Die Graubereiche zwischen Stadt und Land ins Licht rücken

Im Kontext nationaler Abstimmungen und Wahlen wird deutlich, dass die reine Gegenüberstellung der Städte und der ländlichen Gebiete keineswegs als Erklärung ausreichen kann. Sie repräsentieren zusammen lediglich 53 Prozent der Schweizer Bevölkerung. Deshalb müssen stattdessen vertiefte Kenntnisse über die politische Ausrichtung verschiedener Gemeindetypen zum standardmässigen Repertoire von Politikanalyst:innen in der Schweiz gehören. Im Fokus stehen insbesondere die Agglomerationsgemeinden, die zahlenmässig den grössten Bevölkerungsanteil beherbergen und in ihrem Wesen äusserst heterogen sind.

 

Stimmenanteile bei Nationalratswahlen, 1991 – 2019

 

Die Notwendigkeit hierfür ist auch durch die politische Zusammensetzung begründet: Der Blick auf die Stimmenanteile der grössten Parteien bei den Nationalratswahlen der letzten 30 Jahre zeigt überdeutlich, wie gross die politischen Unterschiede zwischen Stadt, Land und Agglomeration sind. Für Letztere gilt gemeinhin, dass sie sich in gesellschaftspolitischen Anliegen tendenziell offen für städtische Forderungen zeigt. Bei Fragen zur Wirtschaftsordnung herrschen jedoch gerade in den Deutschschweizer Agglomerationen nach wie vor bürgerliche Reflexe vor.

 

Urbane Lebensrealitäten verstehen und regionale Kenntnisse aufbauen

Die zahlenmässig herausragende Stellung der Agglomerationsbevölkerung verlangt in der politischen Praxis ein vertieftes Verständnis ihrer Lebensrealitäten. Die Agglomeration ist eine vielschichtige, funktionale Einheit und ein identitätsstiftendes Umfeld, stets mit regionalen Besonderheiten gespickt. Gleichzeitig verfügt die Agglomeration über eine starke interne Fragmentierung, bei der insbesondere die Kernstadt weiterhin über eine gesellschaftliche Vorrangstellung verfügt.

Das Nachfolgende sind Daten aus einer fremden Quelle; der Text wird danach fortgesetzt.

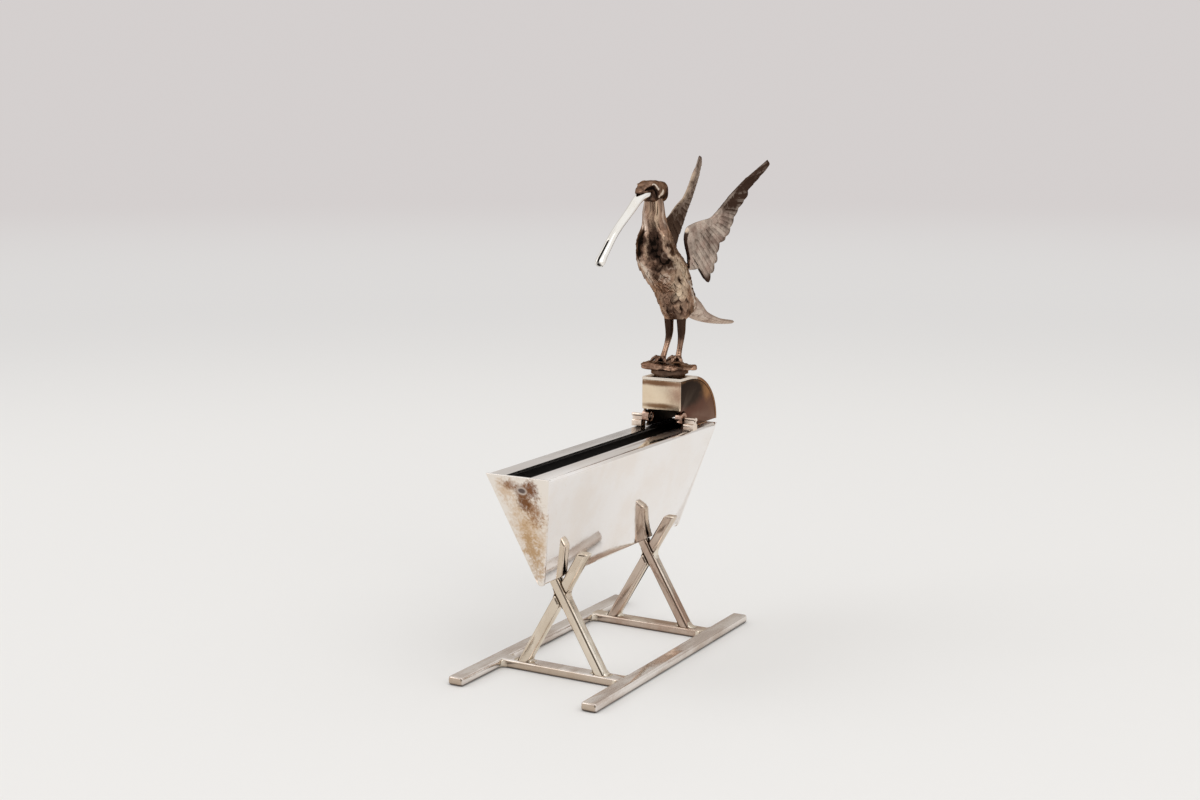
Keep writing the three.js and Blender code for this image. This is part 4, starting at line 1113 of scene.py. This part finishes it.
# Tail: a bundle of long feathers that flows out of the rump and flattens towards its end.
# Back and down from the root, half width and half thickness, in shares of its length
tailLook = dict(rows=190, around=120, length=30 * mm, quills=3.5, ridge=0.26 * mm, barb=0.035 * mm,
                tuft=0.4 * mm, uneven=0.5 * mm, rootShare=0.27, rise=3.9 * mm)
tailTable = dict(
    share=np.linspace(0, 1, 8),
    back=[-0.05, 0, 0.18, 0.32, 0.57, 0.80, 0.93, 1.0],
    drop=[-0.03, 0, 0.073, 0.147, 0.217, 0.253, 0.268, 0.273],
    width=[0.08, 0.1, 0.097, 0.1, 0.11, 0.092, 0.062, 0.02],
    thick=[0.115, 0.12, 0.088, 0.05, 0.028, 0.02, 0.015, 0.008],
)


def addTail():
    share, angle = roundGrid(tailLook)
    rootX = legTopX + tailLook["rootShare"] * bodyLook["length"]
    root = np.array([rootX, 0, bodyLow.z + tailLook["rise"]])
    back, drop, width, thick = (tailLook["length"] * row for row in readTable(tailTable, share))
    spine = root + np.hstack([back, 0 * back, -drop])
    sideways = np.array([0, 1, 0])
    up = np.cross(directionsOf(spine), sideways)
    across, upper = np.cos(angle), np.sin(angle)
    quills = np.abs(np.sin(across * tailLook["quills"] * np.pi + 0.4)) ** 0.6
    clear = ramp(share, 0.25, 0.45)
    barbs = tailLook["barb"] * np.sin((share * 70 - np.abs((across * 3.5) % 1 - 0.5) * 5) * 2 * np.pi)
    short, luck = feathers(angle / (2 * np.pi) * 9, share * 14 + 4, 1.6, 21)
    push = clear * (tailLook["ridge"] * (quills - 0.6) + barbs)
    push = push + (1 - clear) * tailLook["tuft"] * (short - 0.5)
    push = push * np.abs(upper) ** 0.3 * ramp(1 - share, 0, 0.08)
    lift = thick * upper + push * np.sign(upper)
    rings = spine[:, None, :] + sideways * (width * across)[..., None] + up[:, None, :] * lift[..., None]
    # Feather ends are uneven
    rings[..., 0] += tailLook["uneven"] * quills * ramp(share, 0.85, 1.0)
    tarnish = 0.55 * ramp(0.5 - quills, 0, 0.4) * clear + 0.3 * (cloud(rings, 2.4 * mm) - 0.4)
    tarnish = tarnish + (1 - clear) * 0.6 * ramp(0.6 - short, 0, 0.35)
    addCast("chased_tail", "bird_tail", "wing", [rings], tarnish=[tarnish])


addCamera()
addStage()
for name, (kind, stains) in silverKinds.items():
    silvers[name] = silverMaterial(name + "Silver", kind, stains)
addPlainPieces()
addSolder()
addPerch()
addLegs()
addBody()
addHead()
addBeak()
addWings()
addTail()
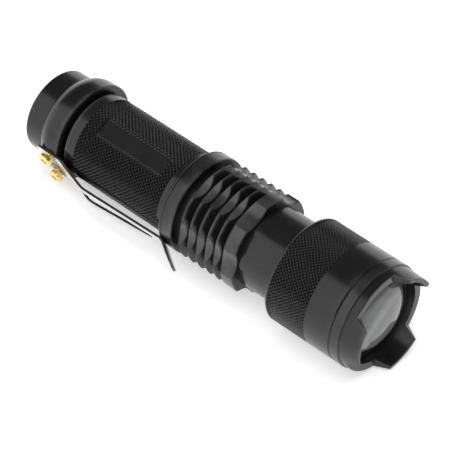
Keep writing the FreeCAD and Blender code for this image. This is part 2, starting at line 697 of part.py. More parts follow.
def main():
    """Build every node, report it and write its STEP file."""
    os.makedirs("parts", exist_ok=True)
    shapes = {name: make() for name, make in NODES.items()}
    shapes["tail_seal"] = tube_seal(True)
    shapes["front_seal"] = tube_seal(False)
    shapes["wire_positive"] = lead_wire(1)
    shapes["wire_negative"] = lead_wire(-1)
    for name, shape in shapes.items():
        print(name, "valid" if shape.isValid() else "INVALID", len(shape.Solids), round(shape.Volume, 2))
        shape.exportStep("parts/" + name + ".step")


main()
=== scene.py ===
"""Looks of the pocket zoom torch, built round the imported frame.

Frame: +X runs along the torch's axis from the tail to the head, +Z is up, and the
origin is the centre of the tail face. Blender works in metres. Shapes here are
worked out in millimetres and scaled by MM when a mesh is made. A bearing is an
angle about +X in degrees, measured from +Y towards +Z.
"""

import logging
import math
from dataclasses import dataclass, field
from enum import Enum

import bpy
import numpy as np
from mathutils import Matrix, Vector


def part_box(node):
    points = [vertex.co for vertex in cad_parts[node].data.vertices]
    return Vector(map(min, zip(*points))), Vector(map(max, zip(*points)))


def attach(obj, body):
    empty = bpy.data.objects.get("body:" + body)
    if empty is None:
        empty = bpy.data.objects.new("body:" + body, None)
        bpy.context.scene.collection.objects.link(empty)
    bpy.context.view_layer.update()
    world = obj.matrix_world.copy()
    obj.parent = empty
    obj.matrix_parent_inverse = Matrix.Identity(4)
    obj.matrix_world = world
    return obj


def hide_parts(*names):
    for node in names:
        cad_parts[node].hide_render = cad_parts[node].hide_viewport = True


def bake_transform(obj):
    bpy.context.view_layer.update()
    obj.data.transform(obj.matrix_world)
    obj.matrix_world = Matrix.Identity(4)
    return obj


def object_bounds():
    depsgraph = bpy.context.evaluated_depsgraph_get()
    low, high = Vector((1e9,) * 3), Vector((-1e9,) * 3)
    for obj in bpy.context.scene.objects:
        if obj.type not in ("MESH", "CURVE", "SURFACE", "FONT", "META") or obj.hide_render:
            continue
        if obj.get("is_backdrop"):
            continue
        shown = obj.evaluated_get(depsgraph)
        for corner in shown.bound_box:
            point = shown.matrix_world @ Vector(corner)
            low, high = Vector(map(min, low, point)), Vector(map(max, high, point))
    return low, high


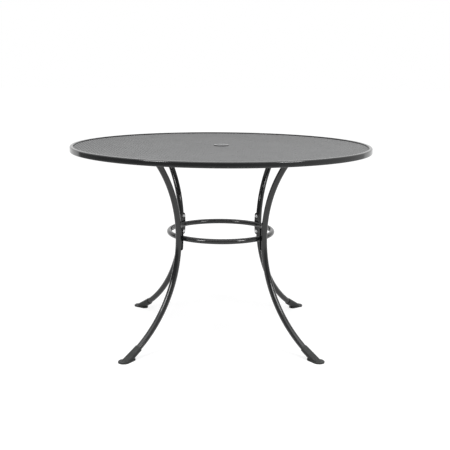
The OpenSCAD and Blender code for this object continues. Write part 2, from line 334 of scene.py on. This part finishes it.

Letztlich sind die städtischen Zentren nur zusammen mit ihren Agglomerationen ein politisches Schwergewicht. Denn wer Volksabstimmungen gewinnt, entscheidet fast immer die Agglomeration. Diese Zone ist weit mehr als ein blosser Übergang von Stadt zu Land. Sie ist die Mehrheitsbeschafferin zwischen den städtischen und ländlichen Polen. Gleichzeitig bilden die 49 Agglomerationen und ihre mehreren hundert Gemeinden eine derart heterogene Gruppe, dass nur eine vertiefte Analyse der wirtschafts-, gesellschafts- und regionalpolitischen Faktoren ihre politische Einordnung ermöglicht.